Today I am showing you how to make my mom’s fluffy Fail-proof Milk Bread that will blow your mind. Soft, tender, rich, smooth, and super buttery, this homemade Milk Bread recipe is one of my favorite recipes from my mom.
You can pair it with my Homemade Strawberry Syrup for breakfast, or my Japanese Egg Salad for lunch, or even eat it on its own because this milk bread will be the most rewarding and satisfying recipe you will ever make.
The secret to fluffy, soft, and tender Milk Bread is “Tangzhong.”
Do you ever wonder why Asian bread is always so soft yet slightly chewy? It is because of Tangzhong. What is Tangzhong? It is a roux made with flour and water, which helps keep the bread extra moist and soft.
Adding in Tangzhong, it is guaranteed that your Milk Bread will come out perfect every time.
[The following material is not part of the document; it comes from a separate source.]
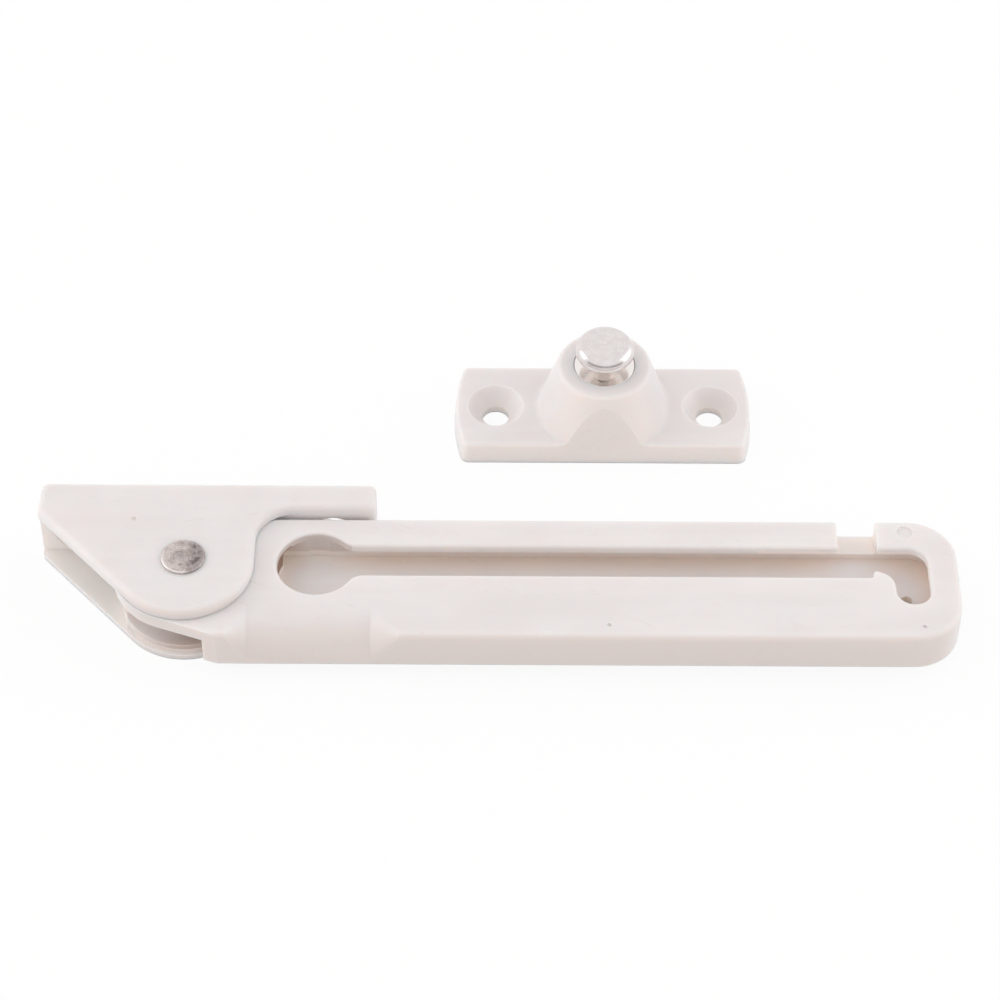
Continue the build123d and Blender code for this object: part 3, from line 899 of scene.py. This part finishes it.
def make_surroundings():
    """A light tent that is brightest at the left, and white where it is seen."""
    world = bpy.data.worlds.new("light_tent")
    bpy.context.scene.world = world
    world.use_nodes = True
    tree = world.node_tree
    tree.nodes.clear()
    direction = add(tree, "ShaderNodeTexCoord").outputs["Generated"]
    parts = add(tree, "ShaderNodeSeparateXYZ", {0: direction}).outputs
    strength = TENT_ALL_ROUND
    for axis, addition in TENT_SIDES:
        facing = maths(tree, "MAXIMUM", times(tree, parts[axis], addition), 0.0)
        strength = maths(tree, "ADD", facing, strength)
    tent = add(tree, "ShaderNodeBackground", {"Color": TENT_COLOUR, "Strength": strength})

    # The tent's open front shows in the metal as a dark band between floor and ceiling
    across = times(tree, maths(tree, "ABSOLUTE", parts["X"]), OPENING_NARROWNESS)
    ahead = maths(tree, "SUBTRACT", times(tree, parts["Y"], -1.0), across)
    opening = ramp(tree, ahead, 0.0, 0.12)
    opening = times(tree, opening, ramp(tree, parts["Z"], *OPENING_FOOT))
    opening = times(tree, opening, fall(tree, parts["Z"], *OPENING_HEAD))
    in_metal = add(tree, "ShaderNodeLightPath").outputs["Is Glossy Ray"]
    opening = times(tree, opening, in_metal)
    mirrored = maths(tree, "SUBTRACT", 1.0, times(tree, opening, OPENING_DARKNESS))
    white = add(tree, "ShaderNodeBackground", {"Color": WHITE, "Strength": mirrored})
    inputs = {0: is_seen_plainly(tree), 1: tent.outputs[0], 2: white.outputs[0]}
    shown = add(tree, "ShaderNodeMixShader", inputs)
    add(tree, "ShaderNodeOutputWorld", {"Surface": shown.outputs[0]})


def add_softbox(name, place, width, power):
    """A square area lamp aimed at the middle of the set."""
    lamp = bpy.data.lights.new(name, "AREA")
    lamp.shape = "SQUARE"
    lamp.size = width
    lamp.energy = power
    made = bpy.data.objects.new(name, lamp)
    made.location = place
    made.rotation_euler = (-Vector(place)).to_track_quat("-Z", "Y").to_euler()
    bpy.context.scene.collection.objects.link(made)


def make_camera():
    """The photograph's view: from the front, 48 degrees down, with a long lens."""
    data = bpy.data.cameras.new("camera")
    data.sensor_width = CAMERA_SENSOR
    data.lens = CAMERA_LENS
    data.clip_start = 0.01
    data.clip_end = 20.0
    camera = bpy.data.objects.new("camera", data)
    camera.location = CAMERA_PLACE
    tilt = Matrix.Rotation(math.radians(CAMERA_TILT), 3, "X")
    roll = Matrix.Rotation(math.radians(CAMERA_ROLL), 3, "Z")
    camera.rotation_euler = (tilt @ roll).to_euler()
    bpy.context.scene.collection.objects.link(camera)
    bpy.context.scene.camera = camera


make_camera()
make_floor()
make_surroundings()
for softbox in SOFTBOXES:
    add_softbox(*softbox)
bpy.context.scene.view_settings.view_transform = "Standard"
Make sure after you make your Tangzhong it is completely cooled down before adding it into the rest of the ingredients; I recommend making it the night before to help you save time.
Most of us don’t have a stand mixer lying around, and I wanted to make this Milk Bread recipe accessible to everyone so that we will be using our hands throughout the process.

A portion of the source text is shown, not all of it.